Hybrid modernization strategies introduce additional constraints by requiring coexistence between old and new architectures. Systems evolving toward event-driven or cloud-native patterns frequently depend on bridging logic that preserves backward compatibility while new components are introduced. Automated systems cannot always infer how these bridging layers mediate behavior, particularly when transformation involves rewriting shared routines or altering integration boundaries. Insights from mainframe-to-cloud migration challenges demonstrate how cross-platform considerations impose limits on how much automation is feasible. Complementary findings from incremental modernization strategies highlight why AI suitability varies across hybrid environments.

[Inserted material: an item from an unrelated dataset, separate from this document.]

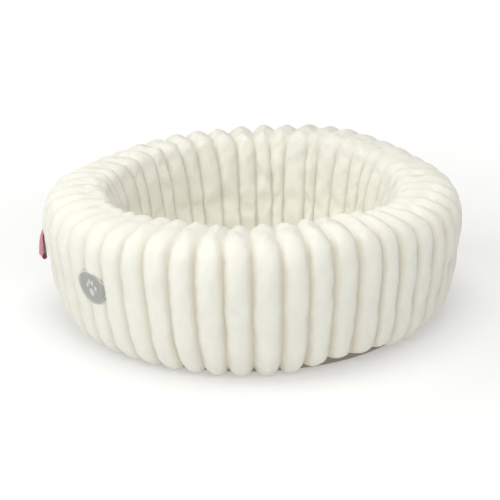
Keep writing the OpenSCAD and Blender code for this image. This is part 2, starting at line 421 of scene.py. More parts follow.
def even_angles(count):
    """Section angles at even steps along the section, from the middle of its underside."""
    fine = np.linspace(-np.pi / 2, 1.5 * np.pi, 4001)
    r, z = section(fine, 0.0)
    run = np.r_[0, np.cumsum(np.hypot(np.diff(r), np.diff(z)))]
    return np.interp(np.arange(count) * run[-1] / count, run, fine)


def wale_edges(theta, rng):
    """Angle of each groove at each section angle, in rows of WALES + 1."""
    turn = math.radians(FIRST_WALE_DEG) + TAU * np.arange(WALES) / WALES
    centre = turn - WALE_SPREAD * np.cos(turn)
    pitch = TAU / WALES
    inner = smoothstep(0.3, -0.8, np.cos(theta))[:, None]
    outer_jitter = rng.uniform(-0.05, 0.05, WALES)
    inner_jitter = rng.uniform(-0.17, 0.17, WALES)
    swing = rng.uniform(-0.045, 0.045, (3, WALES))
    phase = rng.uniform(0, TAU, (3, WALES))
    edges = centre + pitch * (outer_jitter * (1 - inner) + inner_jitter * inner)
    for i in range(3):
        reach = (0.5 + 0.8 * inner) * pitch * swing[i]
        edges = edges + reach * np.sin((i + 1) * theta[:, None] + phase[i])
    return np.c_[edges, edges[:, :1] + TAU]


def press_in(points):
    """Sink the plush under the label and under the side tag's tab."""
    r, phi = polar(points)
    across, up = label_plane(phi, points[:, 2])
    reach = np.hypot(across / LABEL_HALF_W, up / LABEL_HALF_H)
    limit = outer_face(phi, points[:, 2], label_depth(across)) - LABEL_T
    limit = limit + smoothstep(0.98, 1.2, reach) * CLEAR
    limit = limit + smoothstep(LABEL_END + 5 * MM, LABEL_END + 8 * MM, across) * CLEAR
    limit = np.where((r > SPINE_R) & (reach < 1.2), limit, 1.0)
    tab_mid = (tab_low.z + tab_high.z) / 2
    beside = np.maximum(np.abs(points[:, 1]) - TAG_W / 2, 0)
    above = np.maximum(np.abs(points[:, 2] - tab_mid) - (tab_high.z - tab_low.z) / 2, 0)
    off = np.hypot(beside, above)
    tab_limit = -tab_high.x - 1.2 * MM + smoothstep(1 * MM, TAB_REACH, off) * CLEAR
    tab_limit = np.where((points[:, 0] < 0) & (off < TAB_REACH), tab_limit, 1.0)
    scale = np.minimum(np.minimum(limit, tab_limit) / r, 1)
    return points * np.c_[scale, scale, np.ones_like(scale)]


def label_depth(across):
    return LABEL_SINK + LABEL_DIP * smoothstep(LABEL_END, LABEL_END + 9 * MM, across)


def label_plane(phi, z):
    """Distances across and up the label from its centre."""
    across = wrap(phi - math.radians(LABEL_AZIMUTH_DEG)) * RING_R
    up = z - LABEL_Z
    tilt = math.radians(LABEL_TILT_DEG)
    return (across * math.cos(tilt) + up * math.sin(tilt),
            up * math.cos(tilt) - across * math.sin(tilt))


def build_wall():
    rng = np.random.default_rng(11)
    theta = even_angles(SECTION_ROWS)
    edges = wale_edges(theta, rng)
    stops = np.asarray(WALE_STOPS)
    phi = edges[:, :-1, None] + (edges[:, 1:] - edges[:, :-1])[:, :, None] * stops
    th = theta[:, None, None] + 0 * phi
    x = np.abs(2 * stops - 1)[None, None, :] + 0 * phi
    up, out = np.sin(th), np.cos(th)

    rim = smoothstep(0.7, 1.0, up)
    inside = smoothstep(0.0, -0.8, out) * (1 - rim)
    outer_foot = smoothstep(-0.55, -0.95, up) * smoothstep(-0.1, 0.2, out)
    under = smoothstep(-0.96, -0.9995, up)
    angle = np.degrees(phi) % 360
    stretched = hump(angle, STRETCHED_LEFT) + hump(angle, STRETCHED_RIGHT)
    faint = hump(angle, FAINT_WALES) * (1 - inside) * (1 - outer_foot)
    sharp = 3.2 - 1.5 * rim + 0.8 * inside - 1.3 * outer_foot
    puff = (1 - x ** sharp) ** (0.62 + 0.22 * rim)
    depth = (6.8 + 1.2 * rim - 2.0 * inside + 3.6 * outer_foot - 3.2 * rim * stretched)
    depth = depth * MM * (1 - 0.85 * under) * (1 - 0.3 * faint)
    fullness = 1 + rng.uniform(-0.1, 0.1, WALES)[None, :, None]
    reach = rng.uniform(-1.0, 1.0, WALES)[None, :, None] * MM
    r, z = section(th, depth * fullness * (1 - puff))

    raised = smoothstep(*RAISED_FROM_DEG, angle) * smoothstep(*RAISED_TO_DEG, angle)
    hang = 3.2 * hump(angle, LONG_FRONT) + 1.5 * hump(angle, LONGEST_WALE)
    z = z + outer_foot * ((8.0 * raised - hang) * MM + reach)
    over_zip = smoothstep(*OVER_ZIP_DEG, np.degrees(np.abs(wrap(phi - np.pi / 2))))
    lip = smoothstep(BASE_R + 1 * MM, BASE_R + 9 * MM, r) * (1 - over_zip)
    z = np.maximum(z, FOOT_Z + 0.2 * MM - lip * 9 * MM)
    r, z = out_of_round(r, z, phi)
    verts = ring_points(r, phi, z).reshape(-1, 3)
    wall = make_mesh("plush_wall", verts, grid_faces(SECTION_ROWS, phi[0].size, True, True))
    # Painted shade in the grooves between the wales: less on the rim and where the cloth is drawn
    # flat, and less again on the lit front left (FAINT_WALES).
    groove_shade = x ** (5 + 6 * inside) * (1 - 0.7 * rim) * (1 - 0.8 * stretched * (1 - inside))
    groove_shade = groove_shade * (1 - 0.6 * faint)
    put_attribute(wall, "groove", groove_shade.reshape(-1))
    pinned = (x.reshape(-1) > 0.999) | (under.reshape(-1) > 0.2)
    inflate(wall, pinned, pressure=3.0, slack=0.02, cap=4 * MM)
    subdivide(wall)
    points = coords_of(wall)
    normal = np.empty(points.size)
    wall.data.vertices.foreach_get("normal", normal)
    soft = 0.35 * ripple(points, 34 * MM, 5) + 0.1 * ripple(points, 9 * MM, 6)
    free = smoothstep(FOOT_Z, FOOT_Z + 6 * MM, points[:, 2])
    points = points + normal.reshape(-1, 3) * (soft * free * MM)[:, None]
    floor = np.where(polar(points)[0] < BASE_R + 3 * MM, FOOT_Z, 1.5 * MM)
    rear = (points[:, 1] > 0) & (points[:, 2] < FOOT_Z)
    floor = np.where(rear, FOOT_Z, floor)
    points[:, 2] = np.maximum(points[:, 2], floor)
    move_to(wall, press_in(points))
    return wall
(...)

These factors collectively reduce the upper ceiling of AI-driven refactoring and refine estimates of realistic automation coverage.

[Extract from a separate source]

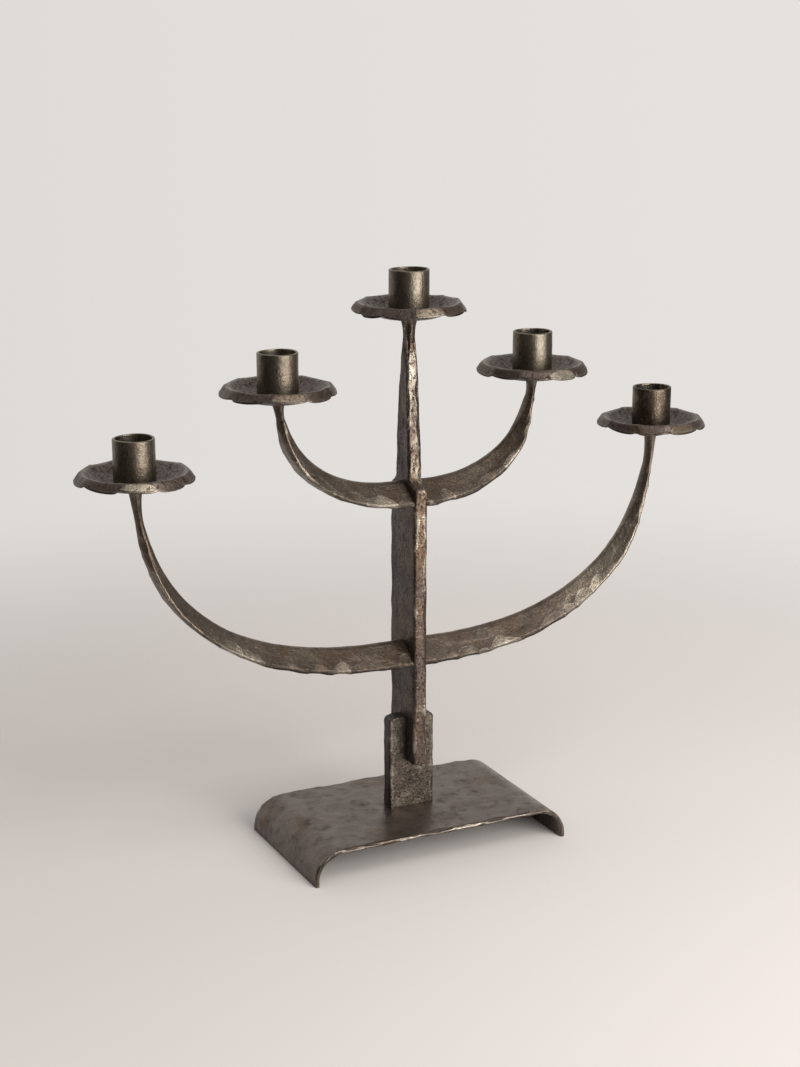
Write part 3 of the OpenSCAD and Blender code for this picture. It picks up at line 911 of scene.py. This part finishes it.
def pan_profile(z):
    """A pan's section as radii and heights, from the middle of its floor over the crest to the
    lip and back underneath, and which of its points are on the upper side."""
    s = np.linspace(0, 1, 40)
    # How far the lip has dropped: level at first, then a steep straight band
    level = 0.28
    dropped = np.maximum(s - level, 0) / (1 - level)
    lip = [between(z.pan_crest, z.pan_radius, s), z.pan_depth - z.lip_drop * dropped]
    top = np.concatenate([
        np.stack([np.linspace(0.03, 0.97, 10) * z.pan_floor, np.zeros(10)], 1),
        np.stack([between(z.pan_floor, z.pan_crest, s), z.pan_depth * s ** 1.6], 1)[::2],
        np.stack(lip, 1)[3::2],
    ])
    # Even steps along the profile, blurred, give the crest its soft roll
    run = lengths_along(top)
    even = np.linspace(0, run[-1], 64)
    top = np.stack([np.interp(even, run, top[:, n]) for n in (0, 1)], 1)
    for _ in range(14):
        top[1:-1] = 0.5 * top[1:-1] + 0.25 * (top[:-2] + top[2:])
    run = np.gradient(top, axis=0)
    run /= np.linalg.norm(run, axis=1, keepdims=True)
    # The sheet is forged thinner towards its edge, which is rounded
    thick = z.pan_sheet * (1 - 0.4 * smooth(top[:, 0], z.pan_crest, z.pan_radius))
    below = top + np.stack([run[:, 1], -run[:, 0]], 1) * thick[:, None]
    middle, last = (top[-1] + below[-1]) / 2, run[-1]
    normal = np.array([-last[1], last[0]])
    edge = np.array([
        middle + thick[-1] / 2 * (np.cos(q) * normal + 0.6 * np.sin(q) * last)
        for q in np.radians([25.0, 60.0, 90.0, 120.0, 155.0])
    ])
    profile = np.concatenate([top, edge, below[::-1]])
    return profile, np.arange(len(profile)) < len(top) + 2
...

Where AI Refactoring Excels: Low-Risk Transformations Across Large Codebases

AI assisted refactoring delivers the greatest value in regions of a legacy codebase where structural clarity, predictable execution behavior, and limited dependency exposure allow automated change without jeopardizing system stability. These areas typically contain repetitive logic patterns, verbose procedural constructs, or mechanical inefficiencies that can be optimized with deterministic transformations. Because such segments often represent a substantial share of large portfolios, understanding where AI excels is essential for estimating realistic automation percentages and designing modernization roadmaps that maximize acceleration while containing operational risk.

These lower risk transformation zones also align with the portions of the system least affected by regulatory, transactional, or cross-system dependencies. Their structural regularity enables AI models to detect patterns, evaluate transformation candidates, and synthesize modifications that preserve functional semantics. By isolating these predictable domains, organizations can deploy AI refactoring at scale while channeling human expertise toward higher-complexity areas requiring architectural reinterpretation or deep domain reasoning.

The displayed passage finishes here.